In 1927, Guston enrolled at the Los Angeles Manual Arts High School alongside Jackson Pollock, and later the Otis Arts Institute, at the same time producing public murals which demonstrated both his love of Mexican muralism, and his strong political and social conscience. In 1936, he moved to New York where he developed his interest in philosophy, poetry and the work of the Renaissance painters, particularly Giorgio de Chirico, whose paintings exerted an enduring influence. He also held teaching posts at, among others, the New York University and the Pratt Institute.
Guston’s work first came to prominence in the 1950s, by which time he was an important member of the Abstract Expressionists, alongside Mark Rothko, Willem de Kooning, Barnett Newman and Franz Kline. His enquiries into the fundamentals of painting: the importance of the brush stroke and compositional structure are viewed retrospectively as his most important contribution to the movement. Heavily influenced by Mondrian’s ‘plus and minus’ paintings, works of this period also feature the black, grey and red palette which would become recognizably ‘Guston’ in coming years.
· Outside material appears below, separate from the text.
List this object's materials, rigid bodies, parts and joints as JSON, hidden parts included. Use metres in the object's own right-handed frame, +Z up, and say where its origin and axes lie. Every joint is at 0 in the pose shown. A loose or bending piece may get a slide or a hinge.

During the late sixties, Guston became frustrated with the limitations of abstraction and returned to painting figuratively, amassing a potent language of motifs influenced in style by comic book artists such as Robert Crumb and George Herriman, and in content by personal and political concerns. The first exhibition of these works opened in 1970 at the Marlborough Gallery and was publicly and critically savaged, causing the artist to leave New York for Woodstock where he remained until his death in 1980.
During this last decade, Guston continued to explore how he might achieve the ‘wholeness’ between thought and feeling that he remembered experiencing as a child. Klansmen, nooses, bricks and a single illuminated light bulb were assembled on the canvas in non-hierarchical structures that sought to articulate the absolute essence of painting, its very origins, and his fears for what he saw to be a brutal, degenerating world. Intensely personal yet universally relevant, his work gradually became sought after, championed within his own lifetime, and growing in stature and influence since his death.